Supplied information –
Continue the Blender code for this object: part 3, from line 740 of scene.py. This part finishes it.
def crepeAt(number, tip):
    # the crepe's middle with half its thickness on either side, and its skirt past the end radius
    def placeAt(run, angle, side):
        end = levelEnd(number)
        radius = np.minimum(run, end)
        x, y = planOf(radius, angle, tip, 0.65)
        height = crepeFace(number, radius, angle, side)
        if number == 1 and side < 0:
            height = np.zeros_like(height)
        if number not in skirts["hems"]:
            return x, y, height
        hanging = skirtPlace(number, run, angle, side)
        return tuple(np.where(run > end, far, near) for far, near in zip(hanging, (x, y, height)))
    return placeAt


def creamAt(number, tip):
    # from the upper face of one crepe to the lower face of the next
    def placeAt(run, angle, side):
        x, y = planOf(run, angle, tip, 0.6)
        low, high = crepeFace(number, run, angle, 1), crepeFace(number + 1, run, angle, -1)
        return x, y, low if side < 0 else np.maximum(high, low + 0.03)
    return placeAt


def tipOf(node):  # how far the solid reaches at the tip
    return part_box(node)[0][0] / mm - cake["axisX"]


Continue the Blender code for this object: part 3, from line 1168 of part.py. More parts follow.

The problem – Repeat word for word the lines running from the line containing "return part_box(node)[0][0] /" to the end of the entries above, inclusive.

Output for this exercise –
    return part_box(node)[0][0] / mm - cake["axisX"]


Continue the Blender code for this object: part 3, from line 1168 of part.py. More parts follow.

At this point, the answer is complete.